__WRITTEN INSTRUCTION__
Copy out, exactly and without additions, the lines from the one that contains "to the crown" to the one that contains "before = set(bpy.data.objects)", both ends included.

__TASK INPUTS__
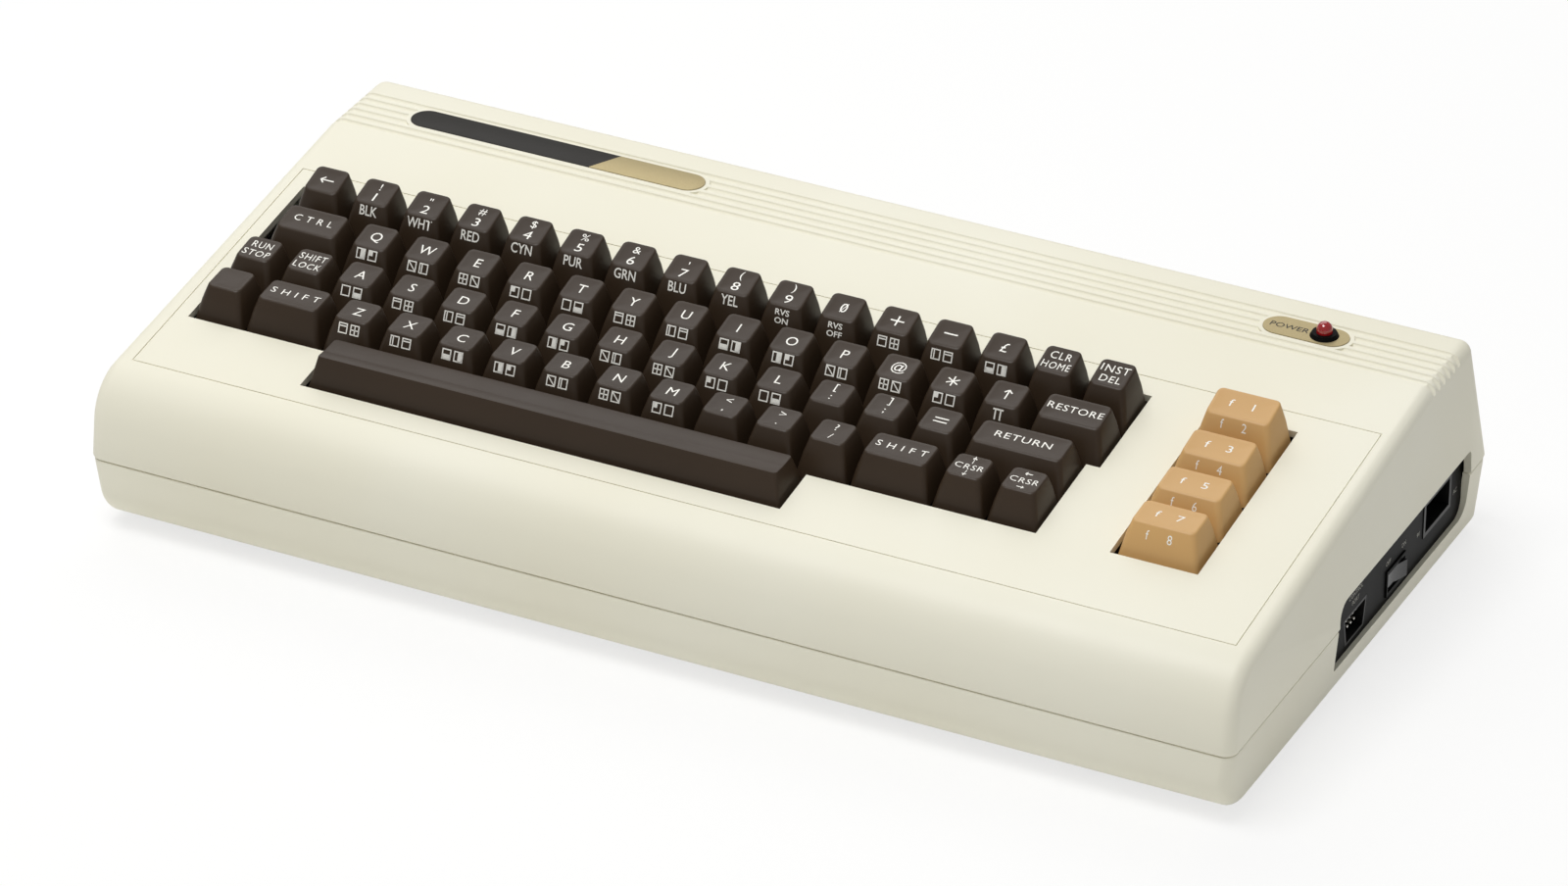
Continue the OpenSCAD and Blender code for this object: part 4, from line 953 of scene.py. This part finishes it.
class HC_OT_side_panel(bpy.types.Operator):
    """Finish the side panel with its sockets, switch, pins and small words"""
    bl_idname = "hc.side_panel"
    bl_label = "Side Panel"

    def execute(self, context):
        for node, use, slot in (("side_panel", "black", "panel_black"), ("control_port", "socket", "socket_black"),
                                ("power_switch", "black", "socket_black"), ("power_inlet", "socket", "socket_black"),
                                ("power_rocker", "rocker", "rocker_black")):
            obj = cad_copy(node, node + "_form")
            pick(obj)
            bpy.ops.object.shade_smooth_by_angle(angle=math.radians(30))
            coat(obj, finish_of(use))
            fit(obj, "power_rocker" if node == "power_rocker" else "case", [node])

        def pin(y, z, radius_mm, root, tip):
            radius = radius_mm * MM
            deselect()
            bpy.ops.mesh.primitive_cylinder_add(vertices=20, radius=radius, depth=tip - root,
                                                location=((root + tip) / 2, y, z), rotation=(0, math.pi / 2, 0))
            obj = settle(bpy.context.object)
            edit(obj, "EDGE")
            choose(obj, "EDGE", lambda e: all(v.co.x > tip - 1e-6 for v in e.verts))
            bpy.ops.mesh.bevel(offset=radius * 0.6, segments=3, affect="EDGES")
            bpy.ops.object.mode_set(mode="OBJECT")
            return outward(obj, 40)

        pins = []
        for row in (0, 1):
            for i in range(5 - row):
                pins.append(pin((PORT_Y + (i - (4 - row) / 2) * PORT_PITCH) * MM,
                                (PORT_Z + (0.5 - row) * PORT_ROW) * MM, *PORT_PIN))
        fit(coat(joined(pins, "control_port_pins"), finish_of("nickel")), "case")
        prongs = [pin((INLET_Y + side * INLET_SPREAD) * MM, INLET_Z * MM, *INLET_PIN) for side in (-1, 1)]
        fit(coat(joined(prongs, "power_inlet_prongs"), finish_of("nickel")), "case")

        face = Matrix(((0, 0, 1, PANEL_X + 0.04 * MM), (1, 0, 0, 0), (0, 1, 0, 0), (0, 0, 0, 1)))
        labels = [words(text, PANEL_WORD_H * MM, y * MM, z * MM) for text, y, z in PANEL_WORDS]
        lettering = joined(labels, "side_panel_words")
        settle(lettering, face)
        fit(coat(lettering, finish_of("words")), "case")
        return {"FINISHED"}


class HC_OT_rear(bpy.types.Operator):
    """Finish the rear sockets and what shows through the openings"""
    bl_idname = "hc.rear"
    bl_label = "Rear and Inside"

    def execute(self, context):
        for node, use in (("keyboard_frame", "frame"), ("keyboard_board", "board"), ("key_springs", "spring"),
                          ("keyboard_cable", "cable"), ("main_board", "board"), ("board_parts", "chip"),
                          ("heat_sink", "sink"), ("cartridge_slot", "socket"), ("din_sockets", "socket"),
                          ("screws", "nickel"), ("rubber_feet", "rubber")):
            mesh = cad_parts[node].data
            if not mesh.materials:
                mesh.materials.append(finish_of(use))
            for i in range(len(mesh.materials)):
                mesh.materials[i] = finish_of(use)
        return {"FINISHED"}


class HC_PT_panel(bpy.types.Panel):
    """The home computer's settings and its pieces"""
    bl_idname = "HC_PT_panel"
    bl_label = "Home Computer"
    bl_space_type = "VIEW_3D"
    bl_region_type = "UI"
    bl_category = "Home Computer"

    def draw(self, context):
        for group in ("hc_stage", "hc_case", "hc_caps", "hc_trim"):
            settings = getattr(context.scene, group)
            box = self.layout.box()
            for name in settings.bl_rna.properties.keys():
                if name not in ("rna_type", "name"):
                    box.prop(settings, name)
        for operator in OPERATORS:
            self.layout.operator(operator.bl_idname)


OPERATORS = (HC_OT_stage, HC_OT_case, HC_OT_caps, HC_OT_space_bar, HC_OT_plates, HC_OT_lamp, HC_OT_side_panel,
             HC_OT_rear)
GROUPS = {"hc_stage": StageSettings, "hc_case": CaseSettings, "hc_caps": CapSettings, "hc_trim": TrimSettings}


def register():
    for item in (*GROUPS.values(), *OPERATORS, HC_PT_panel):
        bpy.utils.register_class(item)
    for name, group in GROUPS.items():
        setattr(bpy.types.Scene, name, PointerProperty(type=group))


def unregister():
    for name in GROUPS:
        delattr(bpy.types.Scene, name)
    for item in reversed((*GROUPS.values(), *OPERATORS, HC_PT_panel)):
        bpy.utils.unregister_class(item)


def main():
    """Builds the whole scene."""
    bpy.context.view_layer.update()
    register()
    bpy.ops.hc.stage()
    bpy.ops.hc.case()
    bpy.ops.hc.caps()
    bpy.ops.hc.space_bar()
    bpy.ops.hc.plates()
    bpy.ops.hc.lamp()
    bpy.ops.hc.side_panel()
    bpy.ops.hc.rear()
    deselect()
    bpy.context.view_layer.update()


if __name__ == "__main__":
    main()
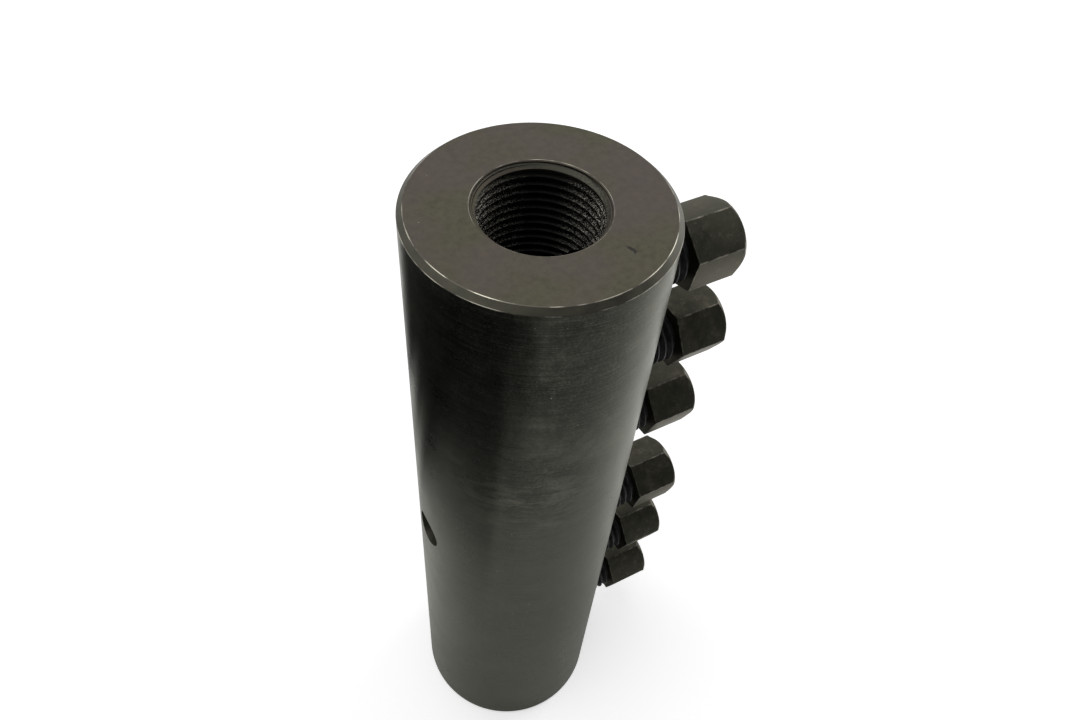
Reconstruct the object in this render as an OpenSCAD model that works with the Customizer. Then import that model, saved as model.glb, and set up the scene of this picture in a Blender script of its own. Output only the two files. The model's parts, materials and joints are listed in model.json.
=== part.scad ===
/* [Sleeve] */
// Outside diameter of the sleeve
sleeve_d = 54; // [46:0.5:64]
// Length of the sleeve from end face to end face
sleeve_l = 202; // [190:1:260]
// Width of the 45 degree edge turned on both ends
edge_chamfer = 1.2; // [0.4:0.1:3]

/* [Bar bore] */
// Diameter of the bore at the crests of its thread
bore_d = 24.8; // [20:0.1:25.5]
// Diameter of the 45 degree mouth at both ends of the bore
mouth_d = 27.3; // [26:0.1:34]

/* [Inspection hole] */
// Diameter of the hole that shows where the two bars meet
inspection_d = 10; // [4:0.5:16]

/* [Bolt row] */
// Distance between neighbouring bolts of one bar
bolt_pitch = 27.8; // [23:0.1:31]
// Distance between the two bolts on either side of mid-length
middle_gap = 40.5; // [30:0.5:46]
// Distance from the sleeve's surface to the underside of a head
head_standoff = 9.1; // [7.5:0.1:12]
// Distance from the bore's crests to the tip of a bolt
tip_gap = 1.7; // [1.6:0.1:4]
// Turns by which each bolt was left further out than the rest, from the top down
turns_out = [-0.5, 0.6, -0.75, 0.4, 0.3, -0.1];
// Angle at which each head was left, from the top down
head_angle = [38, 57, 49, 33, 36, 37];

/* [Bolt head] */
// Width of the hexagon across its flats
hex_af = 16.7; // [16.2:0.1:19]
// Height of the head, chamfer included
head_h = 13.7; // [9:0.1:18]
// Diameter of the flat crown inside the head's 45 degree chamfer
crown_d = 16.1; // [12:0.1:16.1]

/* [Bolt shank] */
// Outside diameter of the bolt's thread
thread_d = 14; // [12:0.1:14.2]
// Distance that a bolt moves in one full turn
thread_pitch = 2; // [1:0.25:2]
// Diameter of the groove under the head, where the bolt shears off
shear_groove_d = 11.5; // [9:0.1:11.8]
// Width of the groove under the head
shear_groove_w = 0.8; // [0.5:0.1:2]
// Diameter of the flat at the end of the 45 degree point
tip_d = 4; // [1:0.5:6]
// Radial play between a bolt's thread and its hole
thread_play = 0.05; // [0.02:0.01:0.1]

/* [Hidden] */
ROUND = 96;
STEEL = [0.24, 0.23, 0.21];
BOLT_STEEL = [0.17, 0.17, 0.16];
sleeve_r = sleeve_d / 2;
bore_r = bore_d / 2;
mouth_r = mouth_d / 2;
mouth_depth = mouth_r - bore_r;
corner_r = hex_af / 2 / cos(30);
crown_r = crown_d / 2;
thread_r = thread_d / 2;
shear_groove_r = shear_groove_d / 2;
tip_r = tip_d / 2;
tip_x = bore_r + tip_gap;
shank_l = sleeve_r + head_standoff - tip_x;
thread_top = shank_l - shear_groove_w;
bolts_per_bar = len(turns_out) / 2;

// Height of a bolt above mid-length, counted from the top bolt down
function bolt_z(index) =
    index < bolts_per_bar
        ? middle_gap / 2 + (bolts_per_bar - 1 - index) * bolt_pitch
        : -middle_gap / 2 - (index - bolts_per_bar) * bolt_pitch;

// Places a shape drawn along +Z on the radius that a bolt lies on
module on_bolt_axis(index, distance = 0)
    translate([distance, 0, bolt_z(index)])
        rotate([0, 90, 0])
            children();

// Half section of the turned sleeve: outer edges and both mouths at 45 degrees
module sleeve_section() {
    half_l = sleeve_l / 2;
    polygon([
        [bore_r, -half_l + mouth_depth],
        [mouth_r, -half_l],
        [sleeve_r - edge_chamfer, -half_l],
        [sleeve_r, -half_l + edge_chamfer],
        [sleeve_r, half_l - edge_chamfer],
        [sleeve_r - edge_chamfer, half_l],
        [mouth_r, half_l],
        [bore_r, half_l - mouth_depth]
    ]);
}

// One turned tube, drilled along one side for the bolts and opposite them at mid-length
module sleeve()
    color(STEEL)
        difference() {
            rotate_extrude($fn = ROUND)
                sleeve_section();
            for (index = [0 : 2 * bolts_per_bar - 1])
                on_bolt_axis(index)
                    cylinder(r = thread_r + thread_play, h = sleeve_d, $fn = ROUND);
            rotate([0, -90, 0])
                cylinder(d = inspection_d, h = sleeve_d, $fn = ROUND);
        }

// Half section of a bolt's shank, from its point at zero to its root inside the head
module shank_section()
    polygon([
        [0, 0],
        [tip_r, 0],
        [thread_r, thread_r - tip_r],
        [thread_r, thread_top],
        [shear_groove_r, thread_top],
        [shear_groove_r, shank_l + head_h / 2],
        [0, shank_l + head_h / 2]
    ]);

// Cone that chamfers the outer end of the hexagon at 45 degrees, down to the crown
module head_chamfer()
    polygon([
        [0, 0],
        [crown_r + head_h, 0],
        [crown_r, head_h],
        [0, head_h]
    ]);

// Shear bolt: chamfered hexagon, shear groove, threaded shank and conical point
module shear_bolt(index)
    color(BOLT_STEEL)
        on_bolt_axis(index, tip_x + turns_out[index] * thread_pitch) {
            rotate_extrude($fn = ROUND)
                shank_section();
            translate([0, 0, shank_l])
                intersection() {
                    rotate([0, 0, 30 + head_angle[index]])
                        cylinder(r = corner_r, h = head_h, $fn = 6);
                    rotate_extrude($fn = ROUND)
                        head_chamfer();
                }
        }

sleeve();
shear_bolt(0);  // shear_bolt_1
shear_bolt(1);  // shear_bolt_2
shear_bolt(2);  // shear_bolt_3
shear_bolt(3);  // shear_bolt_4
shear_bolt(4);  // shear_bolt_5
shear_bolt(5);  // shear_bolt_6
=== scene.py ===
import json
import math

import bmesh
import bpy
from mathutils import Matrix, Vector


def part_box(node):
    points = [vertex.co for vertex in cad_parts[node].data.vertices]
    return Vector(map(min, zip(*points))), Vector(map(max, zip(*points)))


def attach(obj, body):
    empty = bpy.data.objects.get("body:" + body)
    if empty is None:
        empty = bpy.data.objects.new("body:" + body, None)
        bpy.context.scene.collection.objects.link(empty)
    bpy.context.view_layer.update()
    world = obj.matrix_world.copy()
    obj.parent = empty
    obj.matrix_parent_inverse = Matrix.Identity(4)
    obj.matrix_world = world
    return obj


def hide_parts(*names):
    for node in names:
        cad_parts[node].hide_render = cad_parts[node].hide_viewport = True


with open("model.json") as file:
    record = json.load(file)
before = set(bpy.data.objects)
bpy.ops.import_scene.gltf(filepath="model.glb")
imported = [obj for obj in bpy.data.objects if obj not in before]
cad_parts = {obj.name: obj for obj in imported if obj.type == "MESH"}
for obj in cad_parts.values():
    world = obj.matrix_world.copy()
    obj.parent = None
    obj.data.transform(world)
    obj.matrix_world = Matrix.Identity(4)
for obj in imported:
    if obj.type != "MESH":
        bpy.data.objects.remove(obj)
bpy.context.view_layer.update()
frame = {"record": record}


# ---------------------------------------------------------------------------
# Sleeve. A thick steel tube turned from bar, with its end faces faced square,
# a 45 degree edge and mouth at both ends, and a 2 mm thread cut right through
# the bore. Six tapped holes in a row and one inspection hole open into it.
# ---------------------------------------------------------------------------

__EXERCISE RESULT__
// Cone that chamfers the outer end of the hexagon at 45 degrees, down to the crown
module head_chamfer()
    polygon([
        [0, 0],
        [crown_r + head_h, 0],
        [crown_r, head_h],
        [0, head_h]
    ]);

// Shear bolt: chamfered hexagon, shear groove, threaded shank and conical point
module shear_bolt(index)
    color(BOLT_STEEL)
        on_bolt_axis(index, tip_x + turns_out[index] * thread_pitch) {
            rotate_extrude($fn = ROUND)
                shank_section();
            translate([0, 0, shank_l])
                intersection() {
                    rotate([0, 0, 30 + head_angle[index]])
                        cylinder(r = corner_r, h = head_h, $fn = 6);
                    rotate_extrude($fn = ROUND)
                        head_chamfer();
                }
        }

sleeve();
shear_bolt(0);  // shear_bolt_1
shear_bolt(1);  // shear_bolt_2
shear_bolt(2);  // shear_bolt_3
shear_bolt(3);  // shear_bolt_4
shear_bolt(4);  // shear_bolt_5
shear_bolt(5);  // shear_bolt_6
=== scene.py ===
import json
import math

import bmesh
import bpy
from mathutils import Matrix, Vector


def part_box(node):
    points = [vertex.co for vertex in cad_parts[node].data.vertices]
    return Vector(map(min, zip(*points))), Vector(map(max, zip(*points)))


def attach(obj, body):
    empty = bpy.data.objects.get("body:" + body)
    if empty is None:
        empty = bpy.data.objects.new("body:" + body, None)
        bpy.context.scene.collection.objects.link(empty)
    bpy.context.view_layer.update()
    world = obj.matrix_world.copy()
    obj.parent = empty
    obj.matrix_parent_inverse = Matrix.Identity(4)
    obj.matrix_world = world
    return obj


def hide_parts(*names):
    for node in names:
        cad_parts[node].hide_render = cad_parts[node].hide_viewport = True


with open("model.json") as file:
    record = json.load(file)
before = set(bpy.data.objects)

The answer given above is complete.